**RECORDED INFORMATION:**

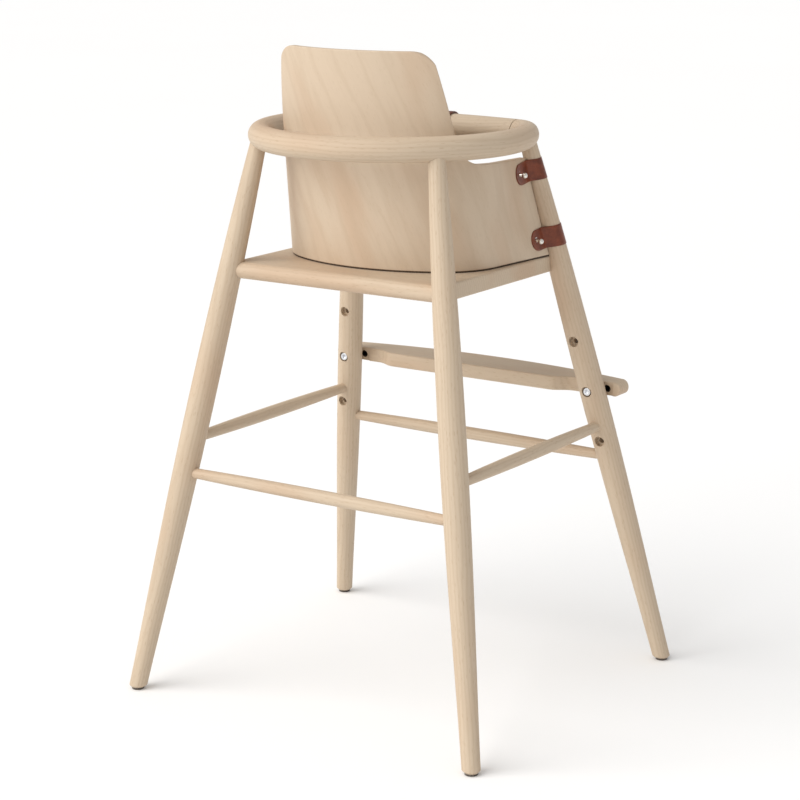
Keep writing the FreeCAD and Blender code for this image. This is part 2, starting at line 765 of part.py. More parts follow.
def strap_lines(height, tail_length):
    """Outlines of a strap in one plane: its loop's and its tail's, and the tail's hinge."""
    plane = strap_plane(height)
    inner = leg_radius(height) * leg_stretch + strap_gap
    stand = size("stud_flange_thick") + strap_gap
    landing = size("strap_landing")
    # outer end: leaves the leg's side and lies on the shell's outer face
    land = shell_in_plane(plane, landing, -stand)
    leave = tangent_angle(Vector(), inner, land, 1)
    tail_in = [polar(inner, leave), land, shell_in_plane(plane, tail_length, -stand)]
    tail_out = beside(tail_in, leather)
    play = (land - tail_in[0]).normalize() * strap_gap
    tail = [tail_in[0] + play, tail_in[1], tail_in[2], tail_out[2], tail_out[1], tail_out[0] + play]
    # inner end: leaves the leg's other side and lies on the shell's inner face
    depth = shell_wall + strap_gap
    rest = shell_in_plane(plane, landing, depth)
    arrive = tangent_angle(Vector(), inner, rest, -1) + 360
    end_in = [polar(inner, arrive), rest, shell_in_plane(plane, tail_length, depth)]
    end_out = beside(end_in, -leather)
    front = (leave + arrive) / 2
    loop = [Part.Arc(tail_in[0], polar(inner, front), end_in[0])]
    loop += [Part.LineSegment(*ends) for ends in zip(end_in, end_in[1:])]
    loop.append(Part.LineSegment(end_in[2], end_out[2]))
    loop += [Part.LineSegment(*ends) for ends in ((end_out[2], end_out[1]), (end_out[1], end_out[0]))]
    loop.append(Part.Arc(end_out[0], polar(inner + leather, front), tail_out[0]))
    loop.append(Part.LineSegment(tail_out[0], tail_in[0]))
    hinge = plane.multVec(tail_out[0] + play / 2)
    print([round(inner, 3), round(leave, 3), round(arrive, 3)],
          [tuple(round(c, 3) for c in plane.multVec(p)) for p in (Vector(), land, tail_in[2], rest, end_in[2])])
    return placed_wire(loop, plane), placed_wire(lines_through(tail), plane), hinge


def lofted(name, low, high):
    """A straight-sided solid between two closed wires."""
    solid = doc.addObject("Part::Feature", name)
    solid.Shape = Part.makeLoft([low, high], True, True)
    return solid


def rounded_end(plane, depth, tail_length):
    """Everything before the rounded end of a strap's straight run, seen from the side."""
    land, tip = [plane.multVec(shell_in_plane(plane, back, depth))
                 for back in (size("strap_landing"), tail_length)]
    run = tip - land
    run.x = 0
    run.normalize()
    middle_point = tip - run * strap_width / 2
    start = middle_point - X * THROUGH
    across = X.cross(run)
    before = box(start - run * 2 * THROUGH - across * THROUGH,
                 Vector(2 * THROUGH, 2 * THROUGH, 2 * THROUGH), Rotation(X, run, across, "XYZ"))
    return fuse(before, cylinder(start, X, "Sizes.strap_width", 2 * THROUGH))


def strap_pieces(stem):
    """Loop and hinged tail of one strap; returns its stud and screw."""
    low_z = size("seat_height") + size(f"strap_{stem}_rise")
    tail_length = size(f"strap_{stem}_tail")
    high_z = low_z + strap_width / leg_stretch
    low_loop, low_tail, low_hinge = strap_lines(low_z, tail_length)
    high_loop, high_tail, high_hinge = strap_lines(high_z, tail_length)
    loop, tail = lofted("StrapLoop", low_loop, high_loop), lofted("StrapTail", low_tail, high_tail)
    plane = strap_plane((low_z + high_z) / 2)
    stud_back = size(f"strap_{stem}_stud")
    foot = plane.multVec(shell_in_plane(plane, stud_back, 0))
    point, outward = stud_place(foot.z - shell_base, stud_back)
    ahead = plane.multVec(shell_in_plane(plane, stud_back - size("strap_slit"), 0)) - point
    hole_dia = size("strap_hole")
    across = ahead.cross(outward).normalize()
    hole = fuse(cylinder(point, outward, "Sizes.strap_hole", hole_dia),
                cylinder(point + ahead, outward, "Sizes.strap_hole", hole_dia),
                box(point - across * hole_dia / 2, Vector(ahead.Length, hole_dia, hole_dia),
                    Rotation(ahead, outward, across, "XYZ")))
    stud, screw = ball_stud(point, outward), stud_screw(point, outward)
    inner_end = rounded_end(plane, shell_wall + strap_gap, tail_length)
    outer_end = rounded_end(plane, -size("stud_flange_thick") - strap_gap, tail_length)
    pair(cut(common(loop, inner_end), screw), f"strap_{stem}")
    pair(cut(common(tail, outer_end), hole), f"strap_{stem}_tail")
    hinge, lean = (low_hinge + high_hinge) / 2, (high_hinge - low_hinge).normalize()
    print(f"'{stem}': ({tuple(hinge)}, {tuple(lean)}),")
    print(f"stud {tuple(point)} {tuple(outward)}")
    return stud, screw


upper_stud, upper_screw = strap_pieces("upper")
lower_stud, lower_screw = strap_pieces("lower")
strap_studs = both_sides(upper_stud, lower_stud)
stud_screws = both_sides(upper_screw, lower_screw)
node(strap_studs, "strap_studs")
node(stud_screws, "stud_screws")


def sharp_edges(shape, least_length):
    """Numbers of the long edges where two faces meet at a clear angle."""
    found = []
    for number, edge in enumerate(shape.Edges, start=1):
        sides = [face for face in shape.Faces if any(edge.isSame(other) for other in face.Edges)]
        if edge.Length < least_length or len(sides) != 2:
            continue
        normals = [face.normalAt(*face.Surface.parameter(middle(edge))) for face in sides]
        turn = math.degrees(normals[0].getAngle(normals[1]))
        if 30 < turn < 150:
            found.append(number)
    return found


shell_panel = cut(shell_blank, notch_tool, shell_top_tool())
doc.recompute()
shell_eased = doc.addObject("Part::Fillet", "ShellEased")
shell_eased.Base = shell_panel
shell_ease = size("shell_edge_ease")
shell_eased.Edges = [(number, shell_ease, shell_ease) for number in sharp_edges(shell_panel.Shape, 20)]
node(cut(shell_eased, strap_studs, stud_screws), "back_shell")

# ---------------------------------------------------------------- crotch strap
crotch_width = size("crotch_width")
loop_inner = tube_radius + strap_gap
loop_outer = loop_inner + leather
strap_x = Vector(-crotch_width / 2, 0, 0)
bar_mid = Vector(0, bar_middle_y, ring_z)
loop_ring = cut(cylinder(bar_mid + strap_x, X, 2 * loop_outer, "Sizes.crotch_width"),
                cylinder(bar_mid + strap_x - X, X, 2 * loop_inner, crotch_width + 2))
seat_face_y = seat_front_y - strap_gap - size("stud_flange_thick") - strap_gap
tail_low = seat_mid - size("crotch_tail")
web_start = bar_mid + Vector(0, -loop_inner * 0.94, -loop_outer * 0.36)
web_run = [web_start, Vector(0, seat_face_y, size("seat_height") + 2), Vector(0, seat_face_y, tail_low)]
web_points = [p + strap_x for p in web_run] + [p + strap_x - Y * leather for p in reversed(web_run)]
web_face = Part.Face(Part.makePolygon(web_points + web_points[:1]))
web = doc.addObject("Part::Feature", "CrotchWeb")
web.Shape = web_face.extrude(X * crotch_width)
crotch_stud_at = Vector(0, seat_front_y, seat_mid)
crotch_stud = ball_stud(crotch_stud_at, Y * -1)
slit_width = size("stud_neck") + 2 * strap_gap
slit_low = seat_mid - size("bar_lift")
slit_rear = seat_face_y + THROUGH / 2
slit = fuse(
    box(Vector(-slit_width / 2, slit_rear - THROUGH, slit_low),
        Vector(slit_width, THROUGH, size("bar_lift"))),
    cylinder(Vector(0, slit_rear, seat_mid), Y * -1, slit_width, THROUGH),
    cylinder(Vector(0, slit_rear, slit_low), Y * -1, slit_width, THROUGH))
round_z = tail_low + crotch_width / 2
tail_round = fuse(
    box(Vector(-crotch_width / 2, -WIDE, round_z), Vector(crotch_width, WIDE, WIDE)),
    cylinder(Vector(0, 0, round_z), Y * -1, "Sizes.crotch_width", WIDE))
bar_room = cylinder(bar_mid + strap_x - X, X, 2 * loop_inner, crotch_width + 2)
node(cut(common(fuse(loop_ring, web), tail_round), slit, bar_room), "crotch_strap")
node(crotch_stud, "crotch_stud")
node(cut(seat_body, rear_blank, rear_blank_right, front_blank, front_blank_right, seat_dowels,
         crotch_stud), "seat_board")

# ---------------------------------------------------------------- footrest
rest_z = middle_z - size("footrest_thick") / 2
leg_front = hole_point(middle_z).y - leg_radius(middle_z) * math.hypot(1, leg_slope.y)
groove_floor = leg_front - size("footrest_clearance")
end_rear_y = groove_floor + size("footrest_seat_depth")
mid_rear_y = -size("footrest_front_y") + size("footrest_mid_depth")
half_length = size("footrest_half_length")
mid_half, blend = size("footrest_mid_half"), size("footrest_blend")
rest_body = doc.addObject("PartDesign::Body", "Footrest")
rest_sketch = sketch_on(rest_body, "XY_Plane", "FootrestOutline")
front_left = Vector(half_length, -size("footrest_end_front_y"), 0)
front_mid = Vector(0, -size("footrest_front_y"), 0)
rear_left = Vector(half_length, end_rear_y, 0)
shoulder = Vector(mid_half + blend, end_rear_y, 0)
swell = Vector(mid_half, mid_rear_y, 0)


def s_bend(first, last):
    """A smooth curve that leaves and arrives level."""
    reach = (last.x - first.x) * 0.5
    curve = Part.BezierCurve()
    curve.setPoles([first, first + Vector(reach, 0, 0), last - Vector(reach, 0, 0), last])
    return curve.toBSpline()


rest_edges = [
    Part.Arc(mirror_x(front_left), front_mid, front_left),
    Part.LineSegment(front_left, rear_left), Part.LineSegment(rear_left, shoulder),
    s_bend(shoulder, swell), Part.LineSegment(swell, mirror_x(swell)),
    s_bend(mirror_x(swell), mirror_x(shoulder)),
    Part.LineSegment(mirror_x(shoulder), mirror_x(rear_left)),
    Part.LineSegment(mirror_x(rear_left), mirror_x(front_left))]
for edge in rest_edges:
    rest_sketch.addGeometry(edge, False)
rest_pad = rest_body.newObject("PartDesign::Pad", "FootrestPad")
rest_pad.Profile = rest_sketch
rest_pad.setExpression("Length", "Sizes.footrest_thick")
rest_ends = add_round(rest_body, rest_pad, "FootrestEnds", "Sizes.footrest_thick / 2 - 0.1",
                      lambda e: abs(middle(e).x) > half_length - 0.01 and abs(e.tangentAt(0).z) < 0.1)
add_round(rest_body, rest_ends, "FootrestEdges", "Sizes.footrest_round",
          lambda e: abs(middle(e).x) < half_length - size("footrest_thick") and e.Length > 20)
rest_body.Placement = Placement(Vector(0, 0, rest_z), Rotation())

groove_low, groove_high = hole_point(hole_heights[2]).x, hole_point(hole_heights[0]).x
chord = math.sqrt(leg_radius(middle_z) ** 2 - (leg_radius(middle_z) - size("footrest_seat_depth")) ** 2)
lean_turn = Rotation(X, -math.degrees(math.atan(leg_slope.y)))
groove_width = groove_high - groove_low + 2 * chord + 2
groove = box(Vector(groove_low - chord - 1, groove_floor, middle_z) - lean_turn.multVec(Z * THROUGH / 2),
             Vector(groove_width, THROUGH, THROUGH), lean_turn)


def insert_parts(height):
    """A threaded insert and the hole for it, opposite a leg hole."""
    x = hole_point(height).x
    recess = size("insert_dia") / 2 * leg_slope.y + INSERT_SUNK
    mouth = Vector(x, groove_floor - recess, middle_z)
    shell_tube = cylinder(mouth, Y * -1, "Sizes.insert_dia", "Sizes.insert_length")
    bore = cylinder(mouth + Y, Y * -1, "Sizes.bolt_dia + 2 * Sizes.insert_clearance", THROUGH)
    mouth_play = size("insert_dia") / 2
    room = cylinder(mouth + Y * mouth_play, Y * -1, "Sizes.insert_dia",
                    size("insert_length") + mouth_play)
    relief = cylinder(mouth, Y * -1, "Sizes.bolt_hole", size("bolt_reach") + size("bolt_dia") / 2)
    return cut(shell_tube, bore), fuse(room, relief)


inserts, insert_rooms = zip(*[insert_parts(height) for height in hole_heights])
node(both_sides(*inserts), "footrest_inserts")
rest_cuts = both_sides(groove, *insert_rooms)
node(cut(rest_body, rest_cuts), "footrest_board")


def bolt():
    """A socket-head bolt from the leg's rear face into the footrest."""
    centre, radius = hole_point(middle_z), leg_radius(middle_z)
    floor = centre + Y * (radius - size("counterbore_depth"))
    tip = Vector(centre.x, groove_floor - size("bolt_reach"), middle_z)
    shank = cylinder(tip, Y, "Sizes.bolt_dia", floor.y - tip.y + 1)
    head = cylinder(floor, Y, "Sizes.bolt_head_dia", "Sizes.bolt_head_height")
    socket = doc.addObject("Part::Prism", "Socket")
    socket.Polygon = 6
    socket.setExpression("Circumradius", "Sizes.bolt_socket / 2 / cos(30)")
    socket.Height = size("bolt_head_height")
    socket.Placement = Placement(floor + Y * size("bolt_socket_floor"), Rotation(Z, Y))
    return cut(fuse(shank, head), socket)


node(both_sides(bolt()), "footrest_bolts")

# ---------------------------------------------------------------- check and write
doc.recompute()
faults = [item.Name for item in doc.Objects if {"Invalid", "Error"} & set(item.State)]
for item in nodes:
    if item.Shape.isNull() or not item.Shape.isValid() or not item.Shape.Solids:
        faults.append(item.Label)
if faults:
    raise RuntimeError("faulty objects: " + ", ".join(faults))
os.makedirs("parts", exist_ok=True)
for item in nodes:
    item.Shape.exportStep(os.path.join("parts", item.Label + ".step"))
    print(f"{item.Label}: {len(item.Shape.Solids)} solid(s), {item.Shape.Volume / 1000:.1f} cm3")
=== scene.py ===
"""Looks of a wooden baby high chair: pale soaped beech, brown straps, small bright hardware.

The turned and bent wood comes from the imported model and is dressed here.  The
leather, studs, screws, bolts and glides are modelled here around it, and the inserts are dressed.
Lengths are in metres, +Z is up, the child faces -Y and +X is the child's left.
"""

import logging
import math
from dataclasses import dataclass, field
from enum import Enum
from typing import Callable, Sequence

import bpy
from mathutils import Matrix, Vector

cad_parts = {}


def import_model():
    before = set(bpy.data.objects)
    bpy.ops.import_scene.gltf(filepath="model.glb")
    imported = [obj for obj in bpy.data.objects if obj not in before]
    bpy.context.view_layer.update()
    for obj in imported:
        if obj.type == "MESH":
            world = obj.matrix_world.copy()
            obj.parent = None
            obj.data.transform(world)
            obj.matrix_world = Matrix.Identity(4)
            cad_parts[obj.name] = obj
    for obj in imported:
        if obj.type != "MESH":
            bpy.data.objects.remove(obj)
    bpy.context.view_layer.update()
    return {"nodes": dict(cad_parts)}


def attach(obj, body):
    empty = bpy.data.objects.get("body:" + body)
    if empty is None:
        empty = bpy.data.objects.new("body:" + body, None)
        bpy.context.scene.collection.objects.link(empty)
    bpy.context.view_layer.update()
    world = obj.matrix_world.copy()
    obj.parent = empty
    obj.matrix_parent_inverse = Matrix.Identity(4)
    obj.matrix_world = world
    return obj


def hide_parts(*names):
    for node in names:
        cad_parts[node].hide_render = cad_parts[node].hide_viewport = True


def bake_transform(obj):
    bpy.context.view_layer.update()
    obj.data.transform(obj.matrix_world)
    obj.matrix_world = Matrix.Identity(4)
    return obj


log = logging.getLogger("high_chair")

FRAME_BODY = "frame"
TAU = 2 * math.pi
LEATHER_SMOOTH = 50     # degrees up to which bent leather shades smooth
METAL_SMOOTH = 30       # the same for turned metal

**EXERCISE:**
Exactly repeat the lines from the line with "obj.parent = None" to the line with "obj.parent = empty", including both, and output nothing else.

**RIGHT ANSWER:**
            obj.parent = None
            obj.data.transform(world)
            obj.matrix_world = Matrix.Identity(4)
            cad_parts[obj.name] = obj
    for obj in imported:
        if obj.type != "MESH":
            bpy.data.objects.remove(obj)
    bpy.context.view_layer.update()
    return {"nodes": dict(cad_parts)}


def attach(obj, body):
    empty = bpy.data.objects.get("body:" + body)
    if empty is None:
        empty = bpy.data.objects.new("body:" + body, None)
        bpy.context.scene.collection.objects.link(empty)
    bpy.context.view_layer.update()
    world = obj.matrix_world.copy()
    obj.parent = empty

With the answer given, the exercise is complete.